3. Avoid spreading germs with your hands
- Do not shake hands or hug, a bow or fist/elbow bump is a better choice.
- Avoid direct contact with the most common surfaces that the virus is likely to live on: light switches, doorknobs, toilet handles, elevator buttons, handles and handrails, gasoline pumps, and other highly touched areas. If you don’t have a wipe, use your knuckles or two hands with knuckles to turn knobs.
- Wipe shopping cart handles with disinfectant wipes if they are available. If not, bring your own (see below for how to make your own hand sanitizer) or else use disposable gloves.
4. Cover Your Mouth
Ideally, use a disposable napkin if you need to cough or sneeze, or, as a last resort, cough/sneeze into the inside of your elbow. Clothes can harbor the virus for a week or more, so be careful that others don’t touch your sleeve. Do not use your hand to cover your nose and mouth when you cough or sneeze.
5. Scrub Your Hands
Wash your hands thoroughly and often, using soap and water. The CDC recommends the following five steps for proper hand washing:
- Wet your hands with clean, running water (warm or cold), turn off the tap, and apply soap.
- Lather your hands by rubbing them together with the soap. Lather the backs of your hands, between your fingers, and under your nails.
- Scrub your hands for at least 20 seconds (the same time it takes to sing the “Happy Birthday” song two times).

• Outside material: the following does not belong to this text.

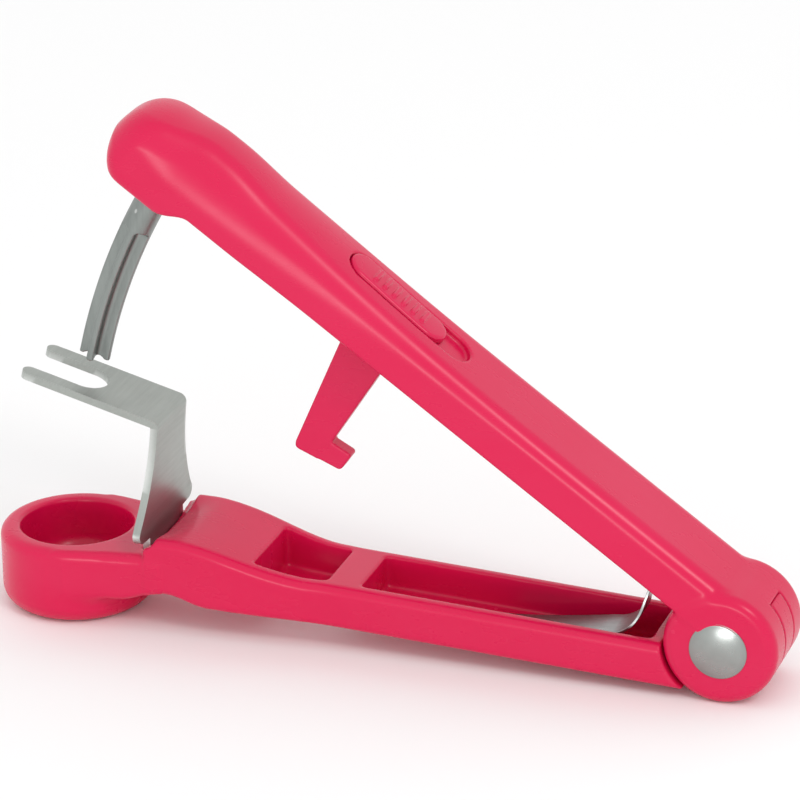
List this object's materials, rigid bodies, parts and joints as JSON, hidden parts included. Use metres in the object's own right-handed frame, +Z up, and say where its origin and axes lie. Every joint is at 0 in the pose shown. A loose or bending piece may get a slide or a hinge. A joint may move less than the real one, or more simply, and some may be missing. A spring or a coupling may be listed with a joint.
{
  "type": "cherry stoner",
  "caption": "Hand-held cherry stoner: two moulded arms on one rivet, a fruit cup, a curved cross-ribbed plunger, a stripper fork, a return spring and a sliding lock.",
  "frame": {"origin": "middle of the tool's bounding box, on the surface it stands on", "axes": "+X from the cup towards the hinge, +Y across the arms, +Z up"},
  "size_m": [0.1794, 0.034, 0.1173],
  "materials": {
    "arm_plastic": "satin-gloss moulded plastic, crimson pink",
    "lock_plastic": "satin-gloss moulded plastic, crimson pink",
    "plunger_metal": "satin cast steel",
    "fork_steel": "satin stainless sheet",
    "spring_steel": "bright spring steel strip",
    "rivet_metal": "finely turned steel"
  },
  "bodies": {
    "lower": {"lower_arm": "arm_plastic", "stripper_fork": "fork_steel", "leaf_spring": "spring_steel"},
    "upper": {"upper_arm": "arm_plastic", "plunger": "plunger_metal", "rivet_pin": "rivet_metal", "rivet_cap": "rivet_metal"},
    "lock": {"lock_button": "lock_plastic", "lock_hook": "lock_plastic"}
  },
  "joints": [
    {"name": "arm_hinge", "type": "hinge", "parent": "lower", "child": "upper", "pos_m": [0.07725, 0, 0.0125], "axis": [0, -1, 0], "range_deg": [0, 22], "stiffness_Nm_per_rad": 0.4, "springref_deg": -17.19, "deforming": ["leaf_spring"]},
    {"name": "lock_slide", "type": "slide", "parent": "upper", "child": "lock", "axis": [0.8141, 0, -0.5807], "range_m": [0, 0.0046]}
  ]
}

- Rinse your hands well under clean, running water.
- Dry your hands using a clean towel or air dry them.
6. Make Your Own Hand Sanitizer
With most store-bought hand sanitizers “out of stock”, we recommend considering making your own with a combination of rubbing alcohol and aloe vera gel. Be sure the rubbing alcohol is 91% or more.
Homemade Hand Sanitizer Recipe
- 2 parts rubbing alcohol (91%)
- 1 part aloe vera gel
- 8-10 drops of essential oils (such as Tea Tree or Lavender) to mask the odor of the alcohol
Pour rubbing alcohol, aloe vera, and essential oils into a bowl or measuring cup. Use a fork or whisk to stir and combine ingredients. Pour into one or more small bottles. Leave these bottles in common locations such as next to the home entrance door, in your car, even in your pocket – locations where you may encounter others but may not have soap and water readily available.

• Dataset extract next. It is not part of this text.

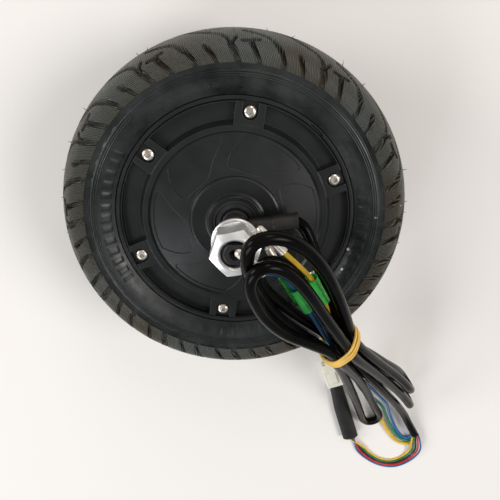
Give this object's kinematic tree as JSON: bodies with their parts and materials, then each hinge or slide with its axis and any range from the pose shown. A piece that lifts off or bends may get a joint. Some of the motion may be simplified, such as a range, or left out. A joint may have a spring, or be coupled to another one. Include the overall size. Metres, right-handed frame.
{
  "type": "hub motor wheel",
  "caption": "Small pneumatic scooter wheel with an outer-rotor electric motor in its hub, a through axle with nuts, and a tied hank of motor cable.",
  "frame": {"origin": "centre of the wheel, on the axle, midway between the rim flanges", "axes": "+Z along the axle towards the side where the cable leaves, +X the way the cable leaves the axle, +Y square to both"},
  "size_m": [0.27, 0.3723, 0.142],
  "materials": {
    "tyre_rubber": "moulded tread rubber, matt",
    "butyl_rubber": "matt",
    "valve_brass": "turned",
    "black_plastic": "moulded",
    "black_paint": "satin black",
    "screw_steel": "plain",
    "dark_steel": "turned",
    "magnet_nickel": "nickel plate",
    "seal_rubber": "smooth",
    "bearing_steel": "ground",
    "ball_steel": "polished",
    "cage_steel": "pressed",
    "black_oxide": "black oxide steel",
    "cable_jacket": "smooth pvc",
    "cast_aluminium": "cast",
    "lamination_steel": "stacked laminations",
    "insulator_green": "moulded",
    "copper_wire": "enamelled copper",
    "lead_sleeve": "sleeved",
    "board_green": "solder mask",
    "zinc_chrome": "bright plated",
    "shrink_sleeve": "shrunk, matt",
    "band_rubber": "stretched",
    "tinned_copper": "tinned",
    "clear_green": "clear pvc",
    "cream_plastic": "translucent nylon",
    "wire_yellow": "pvc insulation",
    "wire_green": "pvc insulation",
    "wire_blue": "pvc insulation",
    "wire_red": "pvc insulation",
    "wire_black": "pvc insulation"
  },
  "bodies": {
    "axle_assembly": {"axle": "black_oxide", "axle_cable": "cable_jacket", "axle_key": "dark_steel", "cable_hank": "cable_jacket", "cable_lead": "cable_jacket", "cable_sleeve": "shrink_sleeve", "cable_tail": "cable_jacket", "front_axle_nut": "zinc_chrome", "front_bearing_inner_race": "bearing_steel", "front_flat_washer": "zinc_chrome", "front_insulator": "insulator_green", "front_outer_washer": "zinc_chrome", "front_spring_washer": "zinc_chrome", "hall_board": "board_green", "hall_contacts": "tinned_copper", "hall_plug": "cream_plastic", "hall_sensors": "black_plastic", "hall_sleeve": "shrink_sleeve", "hall_wire_black": "wire_black", "hall_wire_blue": "wire_blue", "hall_wire_green": "wire_green", "hall_wire_red": "wire_red", "hall_wire_yellow": "wire_yellow", "phase_terminals": "tinned_copper", "phase_wire_blue": "wire_blue", "phase_wire_green": "wire_green", "phase_wire_yellow": "wire_yellow", "rear_axle_nut": "zinc_chrome", "rear_bearing_inner_race": "bearing_steel", "rear_flat_washer": "zinc_chrome", "rear_insulator": "insulator_green", "rear_spring_washer": "zinc_chrome", "rubber_band": "band_rubber", "stator_carrier": "cast_aluminium", "stator_core": "lamination_steel", "terminal_sleeves": "clear_green", "winding_leads": "lead_sleeve", "windings": "copper_wire"},
    "rotor": {"tyre": "tyre_rubber", "inner_tube": "butyl_rubber", "valve_stem": "valve_brass", "valve_cap": "black_plastic", "hub_shell": "black_paint", "front_cover": "black_paint", "rear_cover": "black_paint", "front_cover_screws": "screw_steel", "rear_cover_screws": "screw_steel", "flux_ring": "dark_steel", "magnets": "magnet_nickel", "front_bearing_outer_race": "bearing_steel", "rear_bearing_outer_race": "bearing_steel", "front_oil_seal": "seal_rubber", "rear_oil_seal": "seal_rubber"},
    "front_ball_set": {"front_bearing_balls": "ball_steel", "front_bearing_cage": "cage_steel"},
    "rear_ball_set": {"rear_bearing_balls": "ball_steel", "rear_bearing_cage": "cage_steel"}
  },
  "joints": [
    {"name": "wheel_spin", "type": "hinge", "parent": "axle_assembly", "child": "rotor", "pos_m": [0, 0, 0], "axis": [0, 0, 1], "continuous": true},
    {"name": "front_bearing_roll", "type": "hinge", "parent": "axle_assembly", "child": "front_ball_set", "pos_m": [0, 0, 0.015], "axis": [0, 0, 1], "continuous": true},
    {"name": "rear_bearing_roll", "type": "hinge", "parent": "axle_assembly", "child": "rear_ball_set", "pos_m": [0, 0, -0.015], "axis": [0, 0, 1], "continuous": true}
  ],
  "couplings": [
    {"joint": "front_bearing_roll", "follows": "wheel_spin", "ratio": 0.6013},
    {"joint": "rear_bearing_roll", "follows": "wheel_spin", "ratio": 0.6013}
  ]
}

7. Refrain From Touching Your Face
Most of us rub our eyes, nose, and mouth almost a hundred times a day. This is a bad habit that can quickly transmit the virus from face to hand or from hand to face. As far as we know, the COVID-19 virus infects lungs as its main entry point, which brings us to the question of should you wear a mask. Since this virus is spread by respiratory droplets in the air from coughing or sneezing, you might think a mask should protect you from coughing the virus onto someone else and vice versa. However, the typical masks sold in stores are not protective enough. The ones that are protective are so tightly fitting that it’s almost impossible to talk while wearing them. If you are sick, and must be around others, wearing a mask may help protect those around you.

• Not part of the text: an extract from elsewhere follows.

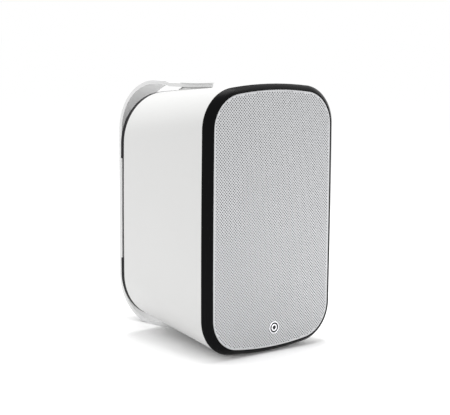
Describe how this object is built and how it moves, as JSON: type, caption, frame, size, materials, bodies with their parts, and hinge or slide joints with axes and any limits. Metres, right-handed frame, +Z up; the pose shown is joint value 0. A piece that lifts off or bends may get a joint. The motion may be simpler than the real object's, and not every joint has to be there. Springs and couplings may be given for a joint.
{
  "type": "bookshelf speaker",
  "caption": "Weatherproof bookshelf speaker: tapering white cabinet, black bevelled bezel, pull-off perforated grille, screw terminals and a C-shaped bracket it swivels in.",
  "frame": {"origin": "on the floor under the middle of the whole object's box, with the bracket's lower arm and the bezel's lowest point on the floor", "axes": "+Z up, -Y the way the grille faces, +X to the right as seen by someone facing the grille"},
  "size_m": [0.2, 0.2692, 0.3162],
  "materials": {
    "shell_white": "fine satin texture, moulded, UV-stable",
    "bezel_black": "smooth, polished bevel",
    "grille_white": "powder coat on perforated steel",
    "grille_cloth": "open acoustic weave",
    "badge_silver": "brushed, plain",
    "foam_dark": "closed-cell sealing foam",
    "baffle_light": "moulded",
    "screw_black": "blackened",
    "screw_steel": "stainless",
    "frame_black": "black coated pressing",
    "cone_grey": "moulded polypropylene",
    "roll_rubber": "soft roll",
    "dome_silk": "coated silk",
    "spider_cloth": "resin-stiffened weave",
    "coil_copper": "enamelled copper winding",
    "plate_steel": "zinc plated",
    "magnet_ferrite": "sintered ferrite",
    "cover_black": "fine texture",
    "cup_black": "satin",
    "contact_brass": "plated",
    "cap_red": "ribbed",
    "cap_black": "ribbed",
    "board_green": "laminate",
    "capacitor_body": "wrapped film",
    "resistor_white": "ceramic",
    "tab_board": "laminate strip with tinned blades",
    "lead_jacket": "insulated wire",
    "wadding_white": "loose polyester fibre",
    "bracket_white": "powder coat",
    "knob_white": "satin",
    "washer_grey": "nylon",
    "insert_brass": "plain"
  },
  "bodies": {
    "cabinet": {"cabinet_shell": "shell_white", "front_bezel": "bezel_black", "front_baffle": "baffle_light", "baffle_gasket": "foam_dark", "baffle_screws": "screw_black", "grille_seal": "foam_dark", "woofer_frame": "frame_black", "woofer_gasket": "foam_dark", "woofer_screws": "screw_black", "woofer_surround": "roll_rubber", "woofer_spider": "spider_cloth", "woofer_top_plate": "plate_steel", "woofer_magnet": "magnet_ferrite", "woofer_back_plate": "plate_steel", "woofer_terminals": "tab_board", "tweeter_faceplate": "frame_black", "tweeter_screws": "screw_black", "tweeter_surround": "dome_silk", "tweeter_top_plate": "plate_steel", "tweeter_magnet": "magnet_ferrite", "tweeter_back_plate": "plate_steel", "tweeter_terminals": "tab_board", "rear_gasket": "foam_dark", "rear_cover": "cover_black", "rear_cover_screws": "screw_steel", "terminal_gasket": "foam_dark", "terminal_cup": "cup_black", "terminal_screws": "screw_black", "terminal_post_positive": "contact_brass", "terminal_post_negative": "contact_brass", "board_standoffs": "cup_black", "crossover_board": "board_green", "board_screws": "screw_steel", "post_nuts": "contact_brass", "crossover_coils": "coil_copper", "crossover_capacitors": "capacitor_body", "crossover_resistor": "resistor_white", "woofer_leads": "lead_jacket", "tweeter_leads": "lead_jacket", "damping_wadding": "wadding_white", "upper_pivot_boss": "shell_white", "lower_pivot_boss": "shell_white", "upper_pivot_washer": "washer_grey", "lower_pivot_washer": "washer_grey", "pivot_inserts": "insert_brass"},
    "bracket": {"bracket": "bracket_white"},
    "upper_knob": {"upper_knob": "knob_white", "upper_bolt": "screw_steel"},
    "lower_bolt": {"lower_bolt": "screw_steel"},
    "positive_cap": {"terminal_cap_positive": "cap_red"},
    "negative_cap": {"terminal_cap_negative": "cap_black"},
    "woofer_cone": {"woofer_cone": "cone_grey", "woofer_dust_cap": "cone_grey", "woofer_voice_coil": "coil_copper"},
    "tweeter_dome": {"tweeter_dome": "dome_silk", "tweeter_voice_coil": "coil_copper"},
    "grille": {"grille": "grille_white", "grille_cloth": "grille_cloth", "grille_badge": "badge_silver"}
  },
  "joints": [
    {"name": "bracket_swivel", "type": "hinge", "parent": "cabinet", "child": "bracket", "pos_m": [0, 0.01249, 0.1581], "axis": [0, 0, 1], "range_deg": [-98, 82]},
    {"name": "upper_knob_turn", "type": "hinge", "parent": "cabinet", "child": "upper_knob", "pos_m": [0, 0.01249, 0.3162], "axis": [0, 0, 1], "continuous": true},
    {"name": "lower_bolt_turn", "type": "hinge", "parent": "cabinet", "child": "lower_bolt", "pos_m": [0, 0.01249, 0], "axis": [0, 0, 1], "continuous": true},
    {"name": "positive_cap_turn", "type": "hinge", "parent": "cabinet", "child": "positive_cap", "pos_m": [0.014, 0.0383, 0.16762], "axis": [0, 1, 0], "continuous": true},
    {"name": "negative_cap_turn", "type": "hinge", "parent": "cabinet", "child": "negative_cap", "pos_m": [0.014, 0.0383, 0.14858], "axis": [0, 1, 0], "continuous": true},
    {"name": "woofer_stroke", "type": "slide", "parent": "cabinet", "child": "woofer_cone", "axis": [0, -1, 0], "range_m": [-0.004, 0.004], "stiffness_N_per_m": 1500, "deforming": ["woofer_surround", "woofer_spider"]},
    {"name": "tweeter_stroke", "type": "slide", "parent": "cabinet", "child": "tweeter_dome", "axis": [0, -1, 0], "range_m": [-0.0003, 0.0003], "stiffness_N_per_m": 1200, "deforming": ["tweeter_surround"]},
    {"name": "grille_pull", "type": "slide", "parent": "cabinet", "child": "grille", "axis": [0, -1, 0], "range_m": [0, 0.04]}
  ]
}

8. Only Follow Trusted Resources
Follow trusted resources on the coronavirus, such as found at the CDC website.
9. Preload Your Immune System With Smart Foods
Smart foods are also considered real foods, including fruits, vegetables, and seafood. Especially during flu season, our family preloads our bodies with an immune-boosting smoothie in the morning, and a veggie and seafood-rich dinner in the evening. Try to consume foods especially high in zinc, such as eggs, nuts, legumes, and shellfish.
To summarize, the best ways to thrive and minimize the threat of the coronavirus it to: don’t worry, be happy; preload your body; eat more fruits, vegetables and seafood; go outside and play; wash your hands; and keep coughing, sneezing, and touching to yourself.